— Begin —

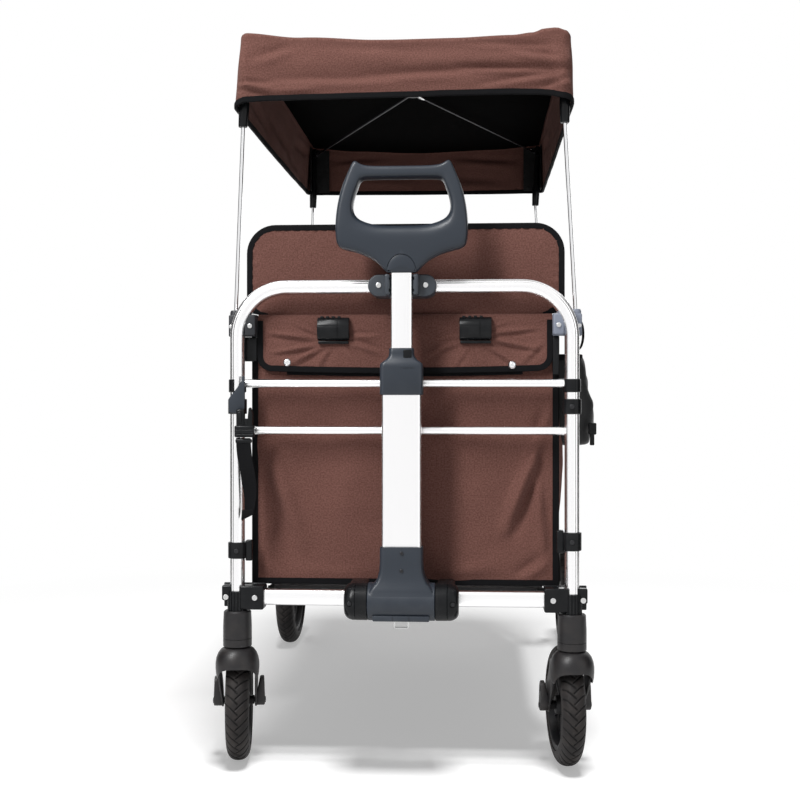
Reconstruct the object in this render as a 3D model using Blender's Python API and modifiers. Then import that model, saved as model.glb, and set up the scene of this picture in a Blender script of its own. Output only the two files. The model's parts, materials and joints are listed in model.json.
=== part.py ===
"""Hand-pulled folding wagon: two tube hoops, a fabric tub, a canopy and a telescopic pull handle.

Metres, +Z up. X runs across the wagon, the pull handle is at the -Y end and +Y is the rear.
The origin is on the ground, under the middle of the wagon's box. "left" is the -X side.
"""

import math

import bmesh
import bpy
from mathutils import Matrix, Vector

# Frame
LEG_X = 0.25  # from the middle of the wagon to either leg's centre line
FRAME_LENGTH = 0.86  # from the front legs to the rear legs
HOOP_RADIUS = 0.011
HOOP_FOOT_Z = 0.2415
HOOP_TOP_Z = 0.7238
HOOP_BEND = 0.075
TUBE_GAP = 0.0004  # between a bracket's bore and the tube in it
TOUCH_GAP = 0.0003  # between two pieces that touch
CROSS_TUBE_RADIUS = 0.0065
UPPER_CROSS_Z = 0.5794
LOWER_CROSS_Z = 0.509
BOTTOM_RAIL_Z = 0.259
BOTTOM_RAIL_HEIGHT = 0.024
BOTTOM_RAIL_DEPTH = 0.014
RIM_ROD_Z = 0.667
RIM_ROD_DEPTH = 0.0242
RIM_ROD_RADIUS = 0.0035
RIM_BRACKET_Z = (0.6504, 0.6834)
LOWER_COLLAR_Z = {"left": (0.317, 0.341), "right": (0.332, 0.359)}
LOWER_COLLAR_RADIUS = 0.0138

# Folding mechanism: the floor halves fold up, the side rails fold down, over equal lengths
PIVOT_DEPTH = 0.040  # from an end's legs to the end pivots, towards the middle
FLOOR_PIVOT_Z = 0.262
FLOOR_MIDDLE_Z = 0.252
RAIL_PIVOT_Z = 0.667
RAIL_MIDDLE_Z = 0.677
RAIL_X = 0.2215
RAIL_RADIUS = 0.0065
FLOOR_HALF_WIDTH = 0.210
FLOOR_BOTTOM_Z = 0.254
FLOOR_TOP_Z = 0.268

# Wheels
FRONT_TYRE_RADIUS = 0.090
FRONT_TYRE_INNER = 0.068
FRONT_TYRE_WIDTH = 0.0365
CASTOR_TRAIL = 0.055
CASTOR_TOP_Z = 0.1836
CASTOR_TURN = {"left": math.radians(8), "right": math.radians(6.5)}
REAR_TYRE_RADIUS = 0.125
REAR_TYRE_INNER = 0.100
REAR_TYRE_WIDTH = 0.040
REAR_WHEEL_X = 0.314
REAR_AXLE_BACK = 0.095  # behind the rear legs
WHEEL_STEPS = 28

# Pull handle
HANDLE_FORWARD = 0.040  # in front of the front legs
HANDLE_AXIS_Z = 0.2605
KNUCKLE_RADIUS = 0.0275
GRIP_THICKNESS = 0.032

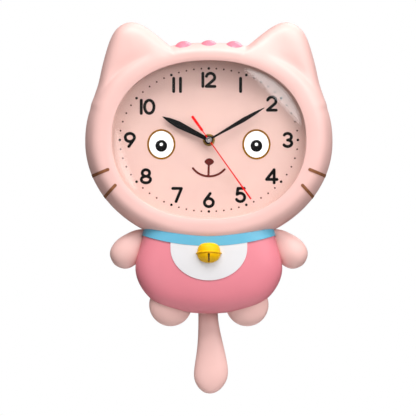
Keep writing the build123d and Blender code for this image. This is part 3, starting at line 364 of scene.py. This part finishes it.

— End —

**WHAT THE TASK ASKS:** Print the records once more, exactly as they were given.

**ANSWER TO THE TASK:**
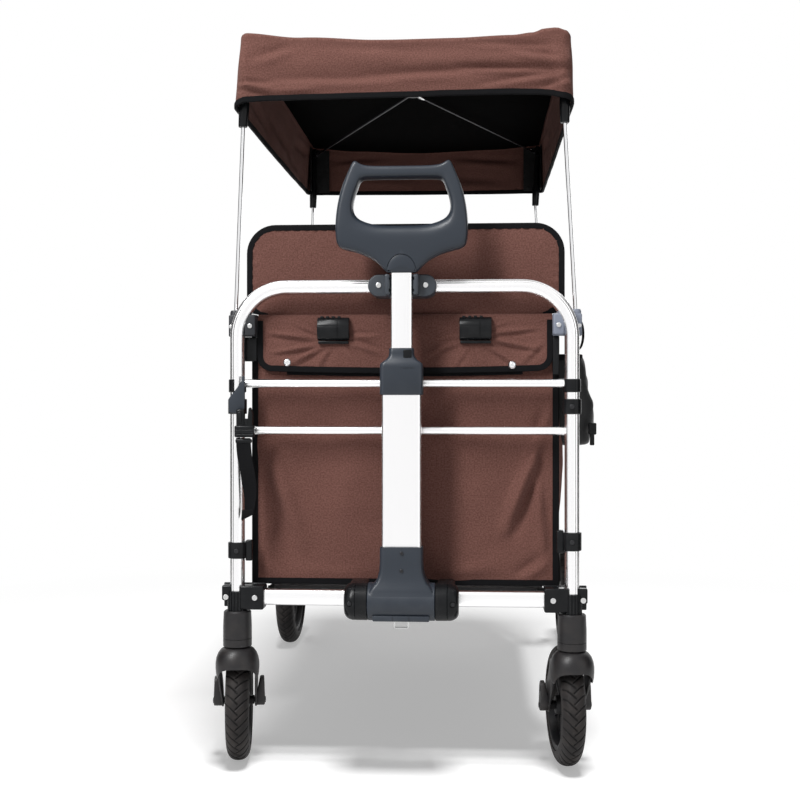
Reconstruct the object in this render as a 3D model using Blender's Python API and modifiers. Then import that model, saved as model.glb, and set up the scene of this picture in a Blender script of its own. Output only the two files. The model's parts, materials and joints are listed in model.json.
=== part.py ===
"""Hand-pulled folding wagon: two tube hoops, a fabric tub, a canopy and a telescopic pull handle.

Metres, +Z up. X runs across the wagon, the pull handle is at the -Y end and +Y is the rear.
The origin is on the ground, under the middle of the wagon's box. "left" is the -X side.
"""

import math

import bmesh
import bpy
from mathutils import Matrix, Vector

# Frame
LEG_X = 0.25  # from the middle of the wagon to either leg's centre line
FRAME_LENGTH = 0.86  # from the front legs to the rear legs
HOOP_RADIUS = 0.011
HOOP_FOOT_Z = 0.2415
HOOP_TOP_Z = 0.7238
HOOP_BEND = 0.075
TUBE_GAP = 0.0004  # between a bracket's bore and the tube in it
TOUCH_GAP = 0.0003  # between two pieces that touch
CROSS_TUBE_RADIUS = 0.0065
UPPER_CROSS_Z = 0.5794
LOWER_CROSS_Z = 0.509
BOTTOM_RAIL_Z = 0.259
BOTTOM_RAIL_HEIGHT = 0.024
BOTTOM_RAIL_DEPTH = 0.014
RIM_ROD_Z = 0.667
RIM_ROD_DEPTH = 0.0242
RIM_ROD_RADIUS = 0.0035
RIM_BRACKET_Z = (0.6504, 0.6834)
LOWER_COLLAR_Z = {"left": (0.317, 0.341), "right": (0.332, 0.359)}
LOWER_COLLAR_RADIUS = 0.0138

# Folding mechanism: the floor halves fold up, the side rails fold down, over equal lengths
PIVOT_DEPTH = 0.040  # from an end's legs to the end pivots, towards the middle
FLOOR_PIVOT_Z = 0.262
FLOOR_MIDDLE_Z = 0.252
RAIL_PIVOT_Z = 0.667
RAIL_MIDDLE_Z = 0.677
RAIL_X = 0.2215
RAIL_RADIUS = 0.0065
FLOOR_HALF_WIDTH = 0.210
FLOOR_BOTTOM_Z = 0.254
FLOOR_TOP_Z = 0.268

# Wheels
FRONT_TYRE_RADIUS = 0.090
FRONT_TYRE_INNER = 0.068
FRONT_TYRE_WIDTH = 0.0365
CASTOR_TRAIL = 0.055
CASTOR_TOP_Z = 0.1836
CASTOR_TURN = {"left": math.radians(8), "right": math.radians(6.5)}
REAR_TYRE_RADIUS = 0.125
REAR_TYRE_INNER = 0.100
REAR_TYRE_WIDTH = 0.040
REAR_WHEEL_X = 0.314
REAR_AXLE_BACK = 0.095  # behind the rear legs
WHEEL_STEPS = 28

# Pull handle
HANDLE_FORWARD = 0.040  # in front of the front legs
HANDLE_AXIS_Z = 0.2605
KNUCKLE_RADIUS = 0.0275
GRIP_THICKNESS = 0.032

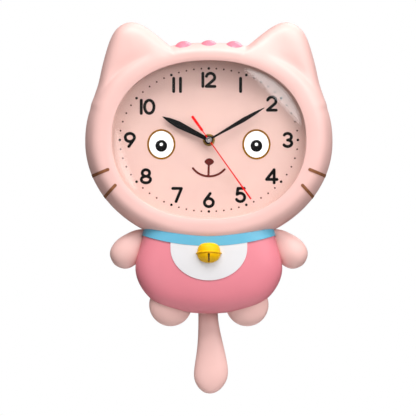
Keep writing the build123d and Blender code for this image. This is part 3, starting at line 364 of scene.py. This part finishes it.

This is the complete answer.